• _AIM_
Your task is to quote exactly the run of lines that starts at the line containing "# Red release" and ends at the line containing "bpy.data.objects.remove(obj)", including both.

-- Begin --

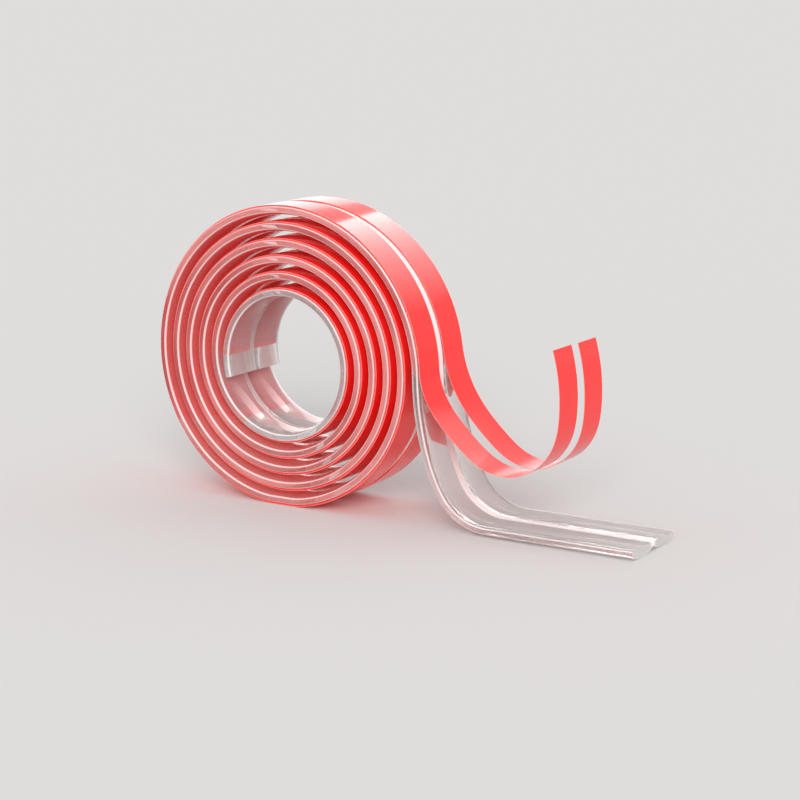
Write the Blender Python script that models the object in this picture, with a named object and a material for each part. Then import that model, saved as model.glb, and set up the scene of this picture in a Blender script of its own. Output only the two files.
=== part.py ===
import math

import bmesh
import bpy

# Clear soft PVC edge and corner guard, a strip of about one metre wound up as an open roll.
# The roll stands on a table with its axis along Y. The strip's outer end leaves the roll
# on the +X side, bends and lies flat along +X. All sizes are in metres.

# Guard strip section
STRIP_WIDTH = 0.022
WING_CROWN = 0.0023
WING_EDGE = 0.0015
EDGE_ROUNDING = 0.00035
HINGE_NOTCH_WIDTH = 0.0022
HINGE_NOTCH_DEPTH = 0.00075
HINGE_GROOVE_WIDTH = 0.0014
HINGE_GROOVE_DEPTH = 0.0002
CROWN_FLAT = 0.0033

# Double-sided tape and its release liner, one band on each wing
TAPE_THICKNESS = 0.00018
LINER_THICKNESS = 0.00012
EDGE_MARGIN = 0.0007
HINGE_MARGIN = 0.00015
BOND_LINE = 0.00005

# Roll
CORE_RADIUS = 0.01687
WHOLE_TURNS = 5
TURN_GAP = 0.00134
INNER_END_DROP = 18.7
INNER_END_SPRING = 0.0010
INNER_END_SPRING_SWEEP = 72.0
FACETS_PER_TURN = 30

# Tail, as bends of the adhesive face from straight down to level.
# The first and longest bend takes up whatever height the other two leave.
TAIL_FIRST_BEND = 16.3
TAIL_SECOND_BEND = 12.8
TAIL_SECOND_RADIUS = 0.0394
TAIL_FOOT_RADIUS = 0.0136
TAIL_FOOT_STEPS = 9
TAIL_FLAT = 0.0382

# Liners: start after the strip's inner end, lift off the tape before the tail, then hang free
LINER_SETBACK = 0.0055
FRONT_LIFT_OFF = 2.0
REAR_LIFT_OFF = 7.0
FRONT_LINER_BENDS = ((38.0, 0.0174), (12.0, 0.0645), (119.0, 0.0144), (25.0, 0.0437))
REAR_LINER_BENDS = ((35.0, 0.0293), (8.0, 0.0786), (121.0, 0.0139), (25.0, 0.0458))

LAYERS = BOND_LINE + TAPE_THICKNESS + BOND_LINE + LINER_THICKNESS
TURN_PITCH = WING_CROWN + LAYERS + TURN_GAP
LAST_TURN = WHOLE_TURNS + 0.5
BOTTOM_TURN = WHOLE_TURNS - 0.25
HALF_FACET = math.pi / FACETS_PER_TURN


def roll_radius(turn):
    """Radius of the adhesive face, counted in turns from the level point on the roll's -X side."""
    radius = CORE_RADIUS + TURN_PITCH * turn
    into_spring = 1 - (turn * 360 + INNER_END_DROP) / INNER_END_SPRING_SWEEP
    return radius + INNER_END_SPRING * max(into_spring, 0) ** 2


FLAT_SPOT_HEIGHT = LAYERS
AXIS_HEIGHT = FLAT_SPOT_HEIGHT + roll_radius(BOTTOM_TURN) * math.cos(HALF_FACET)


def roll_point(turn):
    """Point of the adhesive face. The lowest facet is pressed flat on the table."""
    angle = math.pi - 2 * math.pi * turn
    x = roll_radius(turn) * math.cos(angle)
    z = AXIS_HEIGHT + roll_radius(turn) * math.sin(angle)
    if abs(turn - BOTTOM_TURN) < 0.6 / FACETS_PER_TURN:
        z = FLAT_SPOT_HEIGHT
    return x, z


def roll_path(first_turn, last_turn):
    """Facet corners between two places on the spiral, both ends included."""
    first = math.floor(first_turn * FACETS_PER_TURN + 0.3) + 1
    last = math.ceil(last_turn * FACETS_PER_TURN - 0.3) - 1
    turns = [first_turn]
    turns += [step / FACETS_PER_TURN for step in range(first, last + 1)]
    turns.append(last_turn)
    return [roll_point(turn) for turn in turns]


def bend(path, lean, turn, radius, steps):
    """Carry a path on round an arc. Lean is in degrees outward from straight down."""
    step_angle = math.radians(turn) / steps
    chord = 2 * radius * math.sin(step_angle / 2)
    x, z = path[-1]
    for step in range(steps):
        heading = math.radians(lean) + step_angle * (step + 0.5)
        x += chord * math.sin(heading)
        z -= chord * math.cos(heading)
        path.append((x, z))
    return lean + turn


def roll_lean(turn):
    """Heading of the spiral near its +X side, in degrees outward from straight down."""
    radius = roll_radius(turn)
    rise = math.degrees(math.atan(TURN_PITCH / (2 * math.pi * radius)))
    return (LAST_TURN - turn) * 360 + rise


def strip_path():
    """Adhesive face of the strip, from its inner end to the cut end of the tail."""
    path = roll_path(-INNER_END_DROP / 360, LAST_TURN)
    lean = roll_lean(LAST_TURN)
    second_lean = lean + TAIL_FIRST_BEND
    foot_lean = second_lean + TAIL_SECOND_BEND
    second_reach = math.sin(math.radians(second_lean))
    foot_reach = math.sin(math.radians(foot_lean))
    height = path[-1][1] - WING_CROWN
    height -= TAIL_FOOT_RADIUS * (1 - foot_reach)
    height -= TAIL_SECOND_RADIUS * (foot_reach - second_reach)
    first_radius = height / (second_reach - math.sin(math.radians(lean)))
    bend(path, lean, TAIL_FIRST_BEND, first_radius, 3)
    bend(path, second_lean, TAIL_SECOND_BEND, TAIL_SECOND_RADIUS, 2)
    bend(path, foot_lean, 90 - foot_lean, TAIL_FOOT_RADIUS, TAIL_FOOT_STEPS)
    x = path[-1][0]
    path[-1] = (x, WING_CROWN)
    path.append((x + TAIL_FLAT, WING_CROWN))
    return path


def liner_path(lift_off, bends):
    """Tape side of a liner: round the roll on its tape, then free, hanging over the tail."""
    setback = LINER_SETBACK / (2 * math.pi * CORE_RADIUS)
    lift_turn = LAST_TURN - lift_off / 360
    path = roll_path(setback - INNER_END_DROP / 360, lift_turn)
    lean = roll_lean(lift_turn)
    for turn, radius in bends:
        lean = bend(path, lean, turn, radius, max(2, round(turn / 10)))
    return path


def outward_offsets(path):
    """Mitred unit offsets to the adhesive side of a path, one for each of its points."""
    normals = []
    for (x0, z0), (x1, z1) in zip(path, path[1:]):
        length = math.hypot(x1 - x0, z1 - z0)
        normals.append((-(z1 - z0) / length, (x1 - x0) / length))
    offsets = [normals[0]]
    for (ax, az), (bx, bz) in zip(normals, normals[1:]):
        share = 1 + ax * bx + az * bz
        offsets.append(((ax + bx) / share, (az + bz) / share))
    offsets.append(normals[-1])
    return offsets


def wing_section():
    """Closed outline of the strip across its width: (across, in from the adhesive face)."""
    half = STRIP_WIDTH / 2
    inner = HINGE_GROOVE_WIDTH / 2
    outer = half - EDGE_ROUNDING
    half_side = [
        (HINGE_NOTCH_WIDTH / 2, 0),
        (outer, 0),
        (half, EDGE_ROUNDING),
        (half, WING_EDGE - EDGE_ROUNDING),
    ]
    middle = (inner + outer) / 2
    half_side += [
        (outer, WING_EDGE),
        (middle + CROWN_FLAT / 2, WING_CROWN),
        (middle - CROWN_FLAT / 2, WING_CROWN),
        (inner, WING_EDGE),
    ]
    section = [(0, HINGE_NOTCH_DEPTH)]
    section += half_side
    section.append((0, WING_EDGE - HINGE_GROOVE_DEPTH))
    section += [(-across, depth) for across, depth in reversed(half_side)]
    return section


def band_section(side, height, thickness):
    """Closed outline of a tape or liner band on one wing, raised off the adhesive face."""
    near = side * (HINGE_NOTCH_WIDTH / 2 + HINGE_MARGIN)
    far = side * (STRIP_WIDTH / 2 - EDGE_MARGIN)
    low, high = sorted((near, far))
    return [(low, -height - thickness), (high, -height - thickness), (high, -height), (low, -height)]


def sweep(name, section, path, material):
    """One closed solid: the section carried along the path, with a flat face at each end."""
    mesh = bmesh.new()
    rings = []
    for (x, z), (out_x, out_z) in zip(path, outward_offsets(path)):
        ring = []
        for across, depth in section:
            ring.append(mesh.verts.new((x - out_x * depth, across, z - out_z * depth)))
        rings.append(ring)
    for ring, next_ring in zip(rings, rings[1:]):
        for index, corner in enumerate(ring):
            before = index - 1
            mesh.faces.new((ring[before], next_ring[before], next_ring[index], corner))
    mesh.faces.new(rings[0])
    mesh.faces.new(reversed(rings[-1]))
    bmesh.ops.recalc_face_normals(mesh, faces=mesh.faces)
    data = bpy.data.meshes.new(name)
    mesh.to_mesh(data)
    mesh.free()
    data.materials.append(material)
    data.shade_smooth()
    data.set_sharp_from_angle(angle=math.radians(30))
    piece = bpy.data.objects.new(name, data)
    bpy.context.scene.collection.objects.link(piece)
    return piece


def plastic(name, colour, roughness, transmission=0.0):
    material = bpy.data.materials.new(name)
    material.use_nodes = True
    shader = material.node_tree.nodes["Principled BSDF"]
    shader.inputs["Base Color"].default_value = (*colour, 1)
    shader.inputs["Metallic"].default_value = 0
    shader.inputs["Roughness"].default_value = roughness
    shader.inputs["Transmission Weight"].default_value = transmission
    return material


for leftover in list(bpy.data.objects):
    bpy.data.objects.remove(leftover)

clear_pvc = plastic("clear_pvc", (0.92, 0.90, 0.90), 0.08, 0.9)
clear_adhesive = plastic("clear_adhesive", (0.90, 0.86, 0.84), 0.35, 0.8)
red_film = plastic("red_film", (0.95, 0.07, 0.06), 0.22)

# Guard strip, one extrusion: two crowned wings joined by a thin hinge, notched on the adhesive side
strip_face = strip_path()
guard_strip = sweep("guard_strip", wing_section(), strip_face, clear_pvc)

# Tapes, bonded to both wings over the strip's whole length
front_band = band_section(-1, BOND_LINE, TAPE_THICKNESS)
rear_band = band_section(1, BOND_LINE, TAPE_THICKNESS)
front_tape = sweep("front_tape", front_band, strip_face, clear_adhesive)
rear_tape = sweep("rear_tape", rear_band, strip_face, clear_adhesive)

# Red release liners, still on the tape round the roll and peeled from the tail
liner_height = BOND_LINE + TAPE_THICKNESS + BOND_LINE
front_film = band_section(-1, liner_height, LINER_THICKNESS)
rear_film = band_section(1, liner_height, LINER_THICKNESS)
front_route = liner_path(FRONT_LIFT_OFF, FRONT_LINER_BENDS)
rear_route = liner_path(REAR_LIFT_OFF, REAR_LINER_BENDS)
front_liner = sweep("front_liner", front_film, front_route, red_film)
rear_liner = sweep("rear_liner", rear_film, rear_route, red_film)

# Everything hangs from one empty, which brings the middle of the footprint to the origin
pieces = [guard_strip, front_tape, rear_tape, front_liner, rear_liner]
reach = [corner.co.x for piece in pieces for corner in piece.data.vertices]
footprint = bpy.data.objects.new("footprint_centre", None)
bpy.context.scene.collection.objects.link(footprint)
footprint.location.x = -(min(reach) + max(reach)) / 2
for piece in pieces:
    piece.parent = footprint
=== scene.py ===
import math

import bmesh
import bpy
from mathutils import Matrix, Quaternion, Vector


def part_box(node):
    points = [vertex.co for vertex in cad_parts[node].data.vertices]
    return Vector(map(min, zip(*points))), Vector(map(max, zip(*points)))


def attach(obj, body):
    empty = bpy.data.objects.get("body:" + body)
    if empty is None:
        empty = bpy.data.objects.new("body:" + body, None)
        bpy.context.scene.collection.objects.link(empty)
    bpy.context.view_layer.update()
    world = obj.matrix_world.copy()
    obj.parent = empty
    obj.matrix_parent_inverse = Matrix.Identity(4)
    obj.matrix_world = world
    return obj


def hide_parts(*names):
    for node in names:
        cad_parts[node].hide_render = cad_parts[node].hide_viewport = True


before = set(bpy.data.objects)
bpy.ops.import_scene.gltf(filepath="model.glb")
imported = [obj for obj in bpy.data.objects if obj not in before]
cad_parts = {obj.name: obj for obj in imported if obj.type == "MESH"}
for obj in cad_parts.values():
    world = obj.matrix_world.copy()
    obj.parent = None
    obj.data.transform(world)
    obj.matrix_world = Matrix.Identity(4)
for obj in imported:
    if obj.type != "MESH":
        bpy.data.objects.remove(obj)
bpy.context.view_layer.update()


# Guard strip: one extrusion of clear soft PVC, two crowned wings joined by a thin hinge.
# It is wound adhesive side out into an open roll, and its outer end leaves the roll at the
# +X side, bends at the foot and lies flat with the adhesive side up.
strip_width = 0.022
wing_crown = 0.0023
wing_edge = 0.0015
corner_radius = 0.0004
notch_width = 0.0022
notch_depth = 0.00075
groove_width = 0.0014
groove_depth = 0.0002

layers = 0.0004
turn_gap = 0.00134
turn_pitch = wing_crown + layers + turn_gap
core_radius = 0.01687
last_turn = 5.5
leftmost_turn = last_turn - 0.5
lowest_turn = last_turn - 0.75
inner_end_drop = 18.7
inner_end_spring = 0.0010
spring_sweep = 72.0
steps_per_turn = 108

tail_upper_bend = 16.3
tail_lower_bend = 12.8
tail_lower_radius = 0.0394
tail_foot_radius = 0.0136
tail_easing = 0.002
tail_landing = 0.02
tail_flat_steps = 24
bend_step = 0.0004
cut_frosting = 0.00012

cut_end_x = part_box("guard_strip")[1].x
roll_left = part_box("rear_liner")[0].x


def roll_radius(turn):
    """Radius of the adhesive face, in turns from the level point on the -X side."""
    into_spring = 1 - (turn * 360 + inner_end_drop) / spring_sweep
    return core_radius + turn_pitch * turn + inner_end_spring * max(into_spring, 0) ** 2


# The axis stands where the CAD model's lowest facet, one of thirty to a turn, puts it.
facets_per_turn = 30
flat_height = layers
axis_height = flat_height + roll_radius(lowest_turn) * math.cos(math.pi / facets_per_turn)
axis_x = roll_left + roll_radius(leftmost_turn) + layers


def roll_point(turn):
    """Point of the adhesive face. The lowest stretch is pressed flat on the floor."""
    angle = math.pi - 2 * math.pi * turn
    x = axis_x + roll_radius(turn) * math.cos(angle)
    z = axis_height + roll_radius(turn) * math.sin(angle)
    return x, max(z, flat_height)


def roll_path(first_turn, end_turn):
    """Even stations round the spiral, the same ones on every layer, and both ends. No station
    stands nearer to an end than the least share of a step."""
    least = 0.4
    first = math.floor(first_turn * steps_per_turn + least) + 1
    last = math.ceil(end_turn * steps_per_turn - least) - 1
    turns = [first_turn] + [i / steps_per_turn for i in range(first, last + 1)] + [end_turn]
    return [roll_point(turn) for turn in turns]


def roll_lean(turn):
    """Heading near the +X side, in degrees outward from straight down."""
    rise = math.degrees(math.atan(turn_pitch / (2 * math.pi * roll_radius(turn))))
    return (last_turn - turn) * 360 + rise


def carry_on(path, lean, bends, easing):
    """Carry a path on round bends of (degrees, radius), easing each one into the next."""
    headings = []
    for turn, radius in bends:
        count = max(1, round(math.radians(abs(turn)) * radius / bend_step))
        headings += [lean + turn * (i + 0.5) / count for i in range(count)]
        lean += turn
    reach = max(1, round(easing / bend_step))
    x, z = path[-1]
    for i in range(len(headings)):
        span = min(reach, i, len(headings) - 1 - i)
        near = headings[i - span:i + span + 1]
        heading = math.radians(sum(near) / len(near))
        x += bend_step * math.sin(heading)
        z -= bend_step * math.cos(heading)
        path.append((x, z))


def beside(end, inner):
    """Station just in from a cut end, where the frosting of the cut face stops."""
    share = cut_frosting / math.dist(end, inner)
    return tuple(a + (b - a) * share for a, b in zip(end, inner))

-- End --

• _EXPECTED ANSWER_
# Red release liners, still on the tape round the roll and peeled from the tail
liner_height = BOND_LINE + TAPE_THICKNESS + BOND_LINE
front_film = band_section(-1, liner_height, LINER_THICKNESS)
rear_film = band_section(1, liner_height, LINER_THICKNESS)
front_route = liner_path(FRONT_LIFT_OFF, FRONT_LINER_BENDS)
rear_route = liner_path(REAR_LIFT_OFF, REAR_LINER_BENDS)
front_liner = sweep("front_liner", front_film, front_route, red_film)
rear_liner = sweep("rear_liner", rear_film, rear_route, red_film)

# Everything hangs from one empty, which brings the middle of the footprint to the origin
pieces = [guard_strip, front_tape, rear_tape, front_liner, rear_liner]
reach = [corner.co.x for piece in pieces for corner in piece.data.vertices]
footprint = bpy.data.objects.new("footprint_centre", None)
bpy.context.scene.collection.objects.link(footprint)
footprint.location.x = -(min(reach) + max(reach)) / 2
for piece in pieces:
    piece.parent = footprint
=== scene.py ===
import math

import bmesh
import bpy
from mathutils import Matrix, Quaternion, Vector


def part_box(node):
    points = [vertex.co for vertex in cad_parts[node].data.vertices]
    return Vector(map(min, zip(*points))), Vector(map(max, zip(*points)))


def attach(obj, body):
    empty = bpy.data.objects.get("body:" + body)
    if empty is None:
        empty = bpy.data.objects.new("body:" + body, None)
        bpy.context.scene.collection.objects.link(empty)
    bpy.context.view_layer.update()
    world = obj.matrix_world.copy()
    obj.parent = empty
    obj.matrix_parent_inverse = Matrix.Identity(4)
    obj.matrix_world = world
    return obj


def hide_parts(*names):
    for node in names:
        cad_parts[node].hide_render = cad_parts[node].hide_viewport = True


before = set(bpy.data.objects)
bpy.ops.import_scene.gltf(filepath="model.glb")
imported = [obj for obj in bpy.data.objects if obj not in before]
cad_parts = {obj.name: obj for obj in imported if obj.type == "MESH"}
for obj in cad_parts.values():
    world = obj.matrix_world.copy()
    obj.parent = None
    obj.data.transform(world)
    obj.matrix_world = Matrix.Identity(4)
for obj in imported:
    if obj.type != "MESH":
        bpy.data.objects.remove(obj)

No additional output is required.